◆ Your goal:
Check each line for the string "shown" and give only the count of lines that have it.

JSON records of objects
========================================================================

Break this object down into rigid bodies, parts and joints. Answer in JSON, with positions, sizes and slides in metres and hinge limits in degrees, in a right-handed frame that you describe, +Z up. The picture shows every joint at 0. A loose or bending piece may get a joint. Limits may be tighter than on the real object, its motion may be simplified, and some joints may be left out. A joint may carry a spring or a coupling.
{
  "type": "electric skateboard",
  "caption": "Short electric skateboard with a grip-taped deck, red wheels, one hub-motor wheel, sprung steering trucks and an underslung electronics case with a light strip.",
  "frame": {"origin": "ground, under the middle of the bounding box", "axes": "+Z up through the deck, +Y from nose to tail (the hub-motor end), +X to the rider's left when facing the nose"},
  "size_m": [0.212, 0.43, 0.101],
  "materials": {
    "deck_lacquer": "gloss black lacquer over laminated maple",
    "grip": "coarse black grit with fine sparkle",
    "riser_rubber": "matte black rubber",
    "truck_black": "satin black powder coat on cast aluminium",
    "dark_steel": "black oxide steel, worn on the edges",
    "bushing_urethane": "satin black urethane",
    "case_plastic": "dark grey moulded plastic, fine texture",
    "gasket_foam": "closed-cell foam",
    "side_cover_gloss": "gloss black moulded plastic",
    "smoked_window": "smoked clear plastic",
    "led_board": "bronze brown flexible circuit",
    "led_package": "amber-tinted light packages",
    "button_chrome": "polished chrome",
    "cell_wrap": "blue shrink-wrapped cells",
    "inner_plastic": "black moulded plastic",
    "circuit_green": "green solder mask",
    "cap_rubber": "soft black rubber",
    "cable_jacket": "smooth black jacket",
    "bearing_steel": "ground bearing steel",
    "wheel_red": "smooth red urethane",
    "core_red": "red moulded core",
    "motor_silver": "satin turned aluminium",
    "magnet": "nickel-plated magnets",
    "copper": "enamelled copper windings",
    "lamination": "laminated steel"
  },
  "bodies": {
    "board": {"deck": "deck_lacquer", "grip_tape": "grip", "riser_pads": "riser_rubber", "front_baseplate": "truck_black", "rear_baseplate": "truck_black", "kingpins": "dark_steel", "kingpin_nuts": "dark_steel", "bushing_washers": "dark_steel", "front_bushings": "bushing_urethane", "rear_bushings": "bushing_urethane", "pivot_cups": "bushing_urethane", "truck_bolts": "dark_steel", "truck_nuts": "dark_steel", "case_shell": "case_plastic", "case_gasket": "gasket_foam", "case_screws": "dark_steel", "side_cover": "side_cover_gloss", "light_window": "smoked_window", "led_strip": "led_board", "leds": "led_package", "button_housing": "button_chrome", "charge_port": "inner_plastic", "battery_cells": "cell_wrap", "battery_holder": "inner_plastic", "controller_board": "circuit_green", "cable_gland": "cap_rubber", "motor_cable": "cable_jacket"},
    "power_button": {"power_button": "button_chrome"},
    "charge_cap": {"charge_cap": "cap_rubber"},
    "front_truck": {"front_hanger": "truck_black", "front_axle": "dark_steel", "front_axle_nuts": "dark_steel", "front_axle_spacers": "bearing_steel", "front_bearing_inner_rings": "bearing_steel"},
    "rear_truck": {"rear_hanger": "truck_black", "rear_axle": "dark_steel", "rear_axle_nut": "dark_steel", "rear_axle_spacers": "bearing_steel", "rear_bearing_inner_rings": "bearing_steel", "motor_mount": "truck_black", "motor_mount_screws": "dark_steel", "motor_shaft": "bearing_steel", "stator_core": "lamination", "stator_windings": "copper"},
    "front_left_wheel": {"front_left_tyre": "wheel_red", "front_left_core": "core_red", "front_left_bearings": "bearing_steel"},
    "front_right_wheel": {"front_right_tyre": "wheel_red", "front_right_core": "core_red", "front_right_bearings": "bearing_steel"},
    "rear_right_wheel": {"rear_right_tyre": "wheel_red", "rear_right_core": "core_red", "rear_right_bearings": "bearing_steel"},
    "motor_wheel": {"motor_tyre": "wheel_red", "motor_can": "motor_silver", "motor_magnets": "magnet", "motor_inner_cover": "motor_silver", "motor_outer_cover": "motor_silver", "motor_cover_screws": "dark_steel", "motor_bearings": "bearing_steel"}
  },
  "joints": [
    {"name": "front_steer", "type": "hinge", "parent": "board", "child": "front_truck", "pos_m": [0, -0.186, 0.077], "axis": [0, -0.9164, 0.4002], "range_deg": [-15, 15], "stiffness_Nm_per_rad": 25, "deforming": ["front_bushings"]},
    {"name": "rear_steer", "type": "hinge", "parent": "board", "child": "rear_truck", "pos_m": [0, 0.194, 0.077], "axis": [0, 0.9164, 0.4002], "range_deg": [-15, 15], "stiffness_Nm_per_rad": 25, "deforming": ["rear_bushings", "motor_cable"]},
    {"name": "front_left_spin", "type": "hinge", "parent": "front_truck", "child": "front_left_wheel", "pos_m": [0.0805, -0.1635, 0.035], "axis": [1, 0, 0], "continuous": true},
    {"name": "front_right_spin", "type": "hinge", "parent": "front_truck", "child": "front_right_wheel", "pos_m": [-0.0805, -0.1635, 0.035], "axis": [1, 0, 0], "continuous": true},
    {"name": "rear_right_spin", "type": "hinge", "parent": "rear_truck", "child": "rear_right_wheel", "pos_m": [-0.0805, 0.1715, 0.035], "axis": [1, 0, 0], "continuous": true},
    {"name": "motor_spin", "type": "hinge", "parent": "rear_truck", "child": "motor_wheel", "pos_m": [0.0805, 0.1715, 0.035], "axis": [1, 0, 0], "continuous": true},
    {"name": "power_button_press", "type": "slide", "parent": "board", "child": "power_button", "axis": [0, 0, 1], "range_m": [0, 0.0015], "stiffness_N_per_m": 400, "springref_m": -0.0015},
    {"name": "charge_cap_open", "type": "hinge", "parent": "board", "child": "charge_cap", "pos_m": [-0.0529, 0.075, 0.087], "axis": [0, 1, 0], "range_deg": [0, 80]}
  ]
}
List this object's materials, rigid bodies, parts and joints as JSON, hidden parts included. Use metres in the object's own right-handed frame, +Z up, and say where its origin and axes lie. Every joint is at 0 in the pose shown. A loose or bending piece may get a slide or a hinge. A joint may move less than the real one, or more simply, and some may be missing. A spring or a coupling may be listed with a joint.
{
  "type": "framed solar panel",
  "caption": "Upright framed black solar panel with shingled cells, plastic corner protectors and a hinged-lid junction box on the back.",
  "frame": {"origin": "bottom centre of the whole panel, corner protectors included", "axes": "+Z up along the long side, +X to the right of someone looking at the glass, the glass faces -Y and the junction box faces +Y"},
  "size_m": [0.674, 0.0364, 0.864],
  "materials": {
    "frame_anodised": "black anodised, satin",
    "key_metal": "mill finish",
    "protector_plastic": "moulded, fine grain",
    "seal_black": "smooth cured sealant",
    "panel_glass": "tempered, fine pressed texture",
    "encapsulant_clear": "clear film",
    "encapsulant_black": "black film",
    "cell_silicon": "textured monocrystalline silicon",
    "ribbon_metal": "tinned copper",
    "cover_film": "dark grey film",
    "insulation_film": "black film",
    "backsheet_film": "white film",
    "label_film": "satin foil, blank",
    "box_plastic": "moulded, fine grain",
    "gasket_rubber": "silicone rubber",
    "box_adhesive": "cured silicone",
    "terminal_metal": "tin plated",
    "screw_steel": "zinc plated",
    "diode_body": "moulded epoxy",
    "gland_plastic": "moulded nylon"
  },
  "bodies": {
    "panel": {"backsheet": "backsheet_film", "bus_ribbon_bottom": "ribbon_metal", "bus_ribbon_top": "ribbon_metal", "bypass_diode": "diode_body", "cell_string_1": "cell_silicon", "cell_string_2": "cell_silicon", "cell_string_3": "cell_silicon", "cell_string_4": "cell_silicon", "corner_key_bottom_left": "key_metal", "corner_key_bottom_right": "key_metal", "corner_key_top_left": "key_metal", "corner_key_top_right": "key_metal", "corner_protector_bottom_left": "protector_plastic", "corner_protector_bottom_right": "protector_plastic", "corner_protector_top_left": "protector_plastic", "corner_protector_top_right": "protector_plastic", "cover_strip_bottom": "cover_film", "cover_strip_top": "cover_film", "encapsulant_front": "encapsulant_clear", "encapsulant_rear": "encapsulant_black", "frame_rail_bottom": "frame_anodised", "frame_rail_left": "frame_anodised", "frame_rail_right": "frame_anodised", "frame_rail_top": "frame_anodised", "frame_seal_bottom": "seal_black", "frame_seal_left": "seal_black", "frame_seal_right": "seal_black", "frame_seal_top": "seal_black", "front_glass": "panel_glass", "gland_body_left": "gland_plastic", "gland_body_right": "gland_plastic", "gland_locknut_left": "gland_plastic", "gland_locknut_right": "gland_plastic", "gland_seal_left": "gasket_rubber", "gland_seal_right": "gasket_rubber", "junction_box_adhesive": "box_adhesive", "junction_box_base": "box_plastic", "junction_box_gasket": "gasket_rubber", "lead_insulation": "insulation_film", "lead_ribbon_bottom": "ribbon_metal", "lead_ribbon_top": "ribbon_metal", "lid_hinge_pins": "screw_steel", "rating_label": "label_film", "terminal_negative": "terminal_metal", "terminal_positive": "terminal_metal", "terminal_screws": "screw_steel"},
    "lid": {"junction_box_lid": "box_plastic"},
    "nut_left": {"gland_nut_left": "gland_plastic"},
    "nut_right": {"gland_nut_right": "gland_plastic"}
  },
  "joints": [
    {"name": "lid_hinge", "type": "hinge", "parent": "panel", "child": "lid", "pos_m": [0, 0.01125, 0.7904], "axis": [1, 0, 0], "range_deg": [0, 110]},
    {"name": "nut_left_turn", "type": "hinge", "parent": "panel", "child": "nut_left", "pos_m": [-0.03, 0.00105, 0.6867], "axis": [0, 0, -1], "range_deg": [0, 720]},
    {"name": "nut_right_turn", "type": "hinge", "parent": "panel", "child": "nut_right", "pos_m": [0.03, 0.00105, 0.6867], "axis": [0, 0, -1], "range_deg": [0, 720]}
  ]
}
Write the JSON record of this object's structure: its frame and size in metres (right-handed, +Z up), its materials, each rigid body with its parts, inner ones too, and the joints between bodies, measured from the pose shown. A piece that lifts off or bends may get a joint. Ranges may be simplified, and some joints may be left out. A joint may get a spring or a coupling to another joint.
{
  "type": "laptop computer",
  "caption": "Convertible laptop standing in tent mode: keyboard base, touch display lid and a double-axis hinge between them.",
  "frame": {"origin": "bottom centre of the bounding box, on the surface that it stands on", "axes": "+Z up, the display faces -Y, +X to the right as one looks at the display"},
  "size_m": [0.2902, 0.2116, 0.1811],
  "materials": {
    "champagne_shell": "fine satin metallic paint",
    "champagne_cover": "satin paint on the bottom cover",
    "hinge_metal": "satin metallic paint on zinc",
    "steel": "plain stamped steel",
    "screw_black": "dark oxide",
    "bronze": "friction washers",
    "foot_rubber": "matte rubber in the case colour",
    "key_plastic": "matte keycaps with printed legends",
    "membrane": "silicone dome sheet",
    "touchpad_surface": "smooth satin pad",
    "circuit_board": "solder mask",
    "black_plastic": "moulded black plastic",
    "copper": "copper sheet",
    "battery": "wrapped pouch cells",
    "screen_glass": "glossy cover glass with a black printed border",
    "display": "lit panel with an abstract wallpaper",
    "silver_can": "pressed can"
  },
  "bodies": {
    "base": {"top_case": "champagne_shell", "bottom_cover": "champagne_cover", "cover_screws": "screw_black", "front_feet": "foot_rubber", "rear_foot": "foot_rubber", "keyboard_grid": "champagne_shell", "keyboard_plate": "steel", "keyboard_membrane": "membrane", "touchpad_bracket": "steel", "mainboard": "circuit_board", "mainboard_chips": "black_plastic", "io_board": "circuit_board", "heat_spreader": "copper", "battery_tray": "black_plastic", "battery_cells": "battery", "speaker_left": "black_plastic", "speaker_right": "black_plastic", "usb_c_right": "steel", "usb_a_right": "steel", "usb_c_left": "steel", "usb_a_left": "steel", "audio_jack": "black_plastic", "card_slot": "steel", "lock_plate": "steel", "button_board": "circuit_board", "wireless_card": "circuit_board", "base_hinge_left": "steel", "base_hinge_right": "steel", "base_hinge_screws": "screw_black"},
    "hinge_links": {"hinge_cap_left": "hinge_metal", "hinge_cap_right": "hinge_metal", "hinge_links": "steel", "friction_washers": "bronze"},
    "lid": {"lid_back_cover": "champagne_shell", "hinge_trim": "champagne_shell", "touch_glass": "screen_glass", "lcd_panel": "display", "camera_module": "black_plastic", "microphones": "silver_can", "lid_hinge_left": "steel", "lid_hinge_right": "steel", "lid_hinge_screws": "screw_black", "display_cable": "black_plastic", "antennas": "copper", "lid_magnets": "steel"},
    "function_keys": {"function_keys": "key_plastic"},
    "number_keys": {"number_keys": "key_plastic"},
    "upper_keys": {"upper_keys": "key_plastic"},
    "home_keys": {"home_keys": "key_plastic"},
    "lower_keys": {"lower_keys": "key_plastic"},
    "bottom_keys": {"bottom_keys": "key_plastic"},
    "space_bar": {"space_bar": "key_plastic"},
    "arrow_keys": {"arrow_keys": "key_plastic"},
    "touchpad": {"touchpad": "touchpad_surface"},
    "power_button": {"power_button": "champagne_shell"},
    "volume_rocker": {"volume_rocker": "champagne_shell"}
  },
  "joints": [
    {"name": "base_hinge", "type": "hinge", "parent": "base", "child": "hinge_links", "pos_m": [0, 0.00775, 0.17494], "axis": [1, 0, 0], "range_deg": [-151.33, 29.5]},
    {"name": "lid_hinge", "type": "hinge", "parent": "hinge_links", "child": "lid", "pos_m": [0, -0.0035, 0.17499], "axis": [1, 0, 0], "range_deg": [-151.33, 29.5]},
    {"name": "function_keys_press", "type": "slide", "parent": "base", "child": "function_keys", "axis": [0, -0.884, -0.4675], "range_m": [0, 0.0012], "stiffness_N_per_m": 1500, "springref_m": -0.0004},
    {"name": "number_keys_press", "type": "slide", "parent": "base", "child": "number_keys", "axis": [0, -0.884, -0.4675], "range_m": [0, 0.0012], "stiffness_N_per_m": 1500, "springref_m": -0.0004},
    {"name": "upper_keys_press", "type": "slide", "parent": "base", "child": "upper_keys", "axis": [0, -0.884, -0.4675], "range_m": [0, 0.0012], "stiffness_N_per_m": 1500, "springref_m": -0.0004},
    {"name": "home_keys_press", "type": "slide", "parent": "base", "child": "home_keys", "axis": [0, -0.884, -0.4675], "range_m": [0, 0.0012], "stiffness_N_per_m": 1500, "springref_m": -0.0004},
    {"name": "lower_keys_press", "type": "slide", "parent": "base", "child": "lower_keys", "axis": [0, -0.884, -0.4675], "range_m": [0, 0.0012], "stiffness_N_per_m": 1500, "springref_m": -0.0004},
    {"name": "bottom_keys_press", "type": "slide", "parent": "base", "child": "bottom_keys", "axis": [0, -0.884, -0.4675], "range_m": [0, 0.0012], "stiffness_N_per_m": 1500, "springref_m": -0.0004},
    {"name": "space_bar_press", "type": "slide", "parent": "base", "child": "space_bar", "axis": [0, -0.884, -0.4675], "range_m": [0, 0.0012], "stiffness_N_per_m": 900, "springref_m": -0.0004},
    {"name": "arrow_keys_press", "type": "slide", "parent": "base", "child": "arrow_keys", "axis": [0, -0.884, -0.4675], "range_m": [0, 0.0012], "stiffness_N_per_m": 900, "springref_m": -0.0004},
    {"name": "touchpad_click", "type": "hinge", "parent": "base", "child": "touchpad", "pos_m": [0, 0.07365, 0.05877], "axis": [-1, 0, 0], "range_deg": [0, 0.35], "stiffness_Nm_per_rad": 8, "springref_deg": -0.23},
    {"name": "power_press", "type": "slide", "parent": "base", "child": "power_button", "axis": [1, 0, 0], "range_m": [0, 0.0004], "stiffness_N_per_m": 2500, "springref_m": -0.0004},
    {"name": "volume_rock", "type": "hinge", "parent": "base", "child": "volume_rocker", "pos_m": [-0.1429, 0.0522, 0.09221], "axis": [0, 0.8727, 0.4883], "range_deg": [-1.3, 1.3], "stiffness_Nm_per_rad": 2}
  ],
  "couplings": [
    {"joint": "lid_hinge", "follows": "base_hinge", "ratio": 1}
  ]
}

========================================================================

◆ The result:
2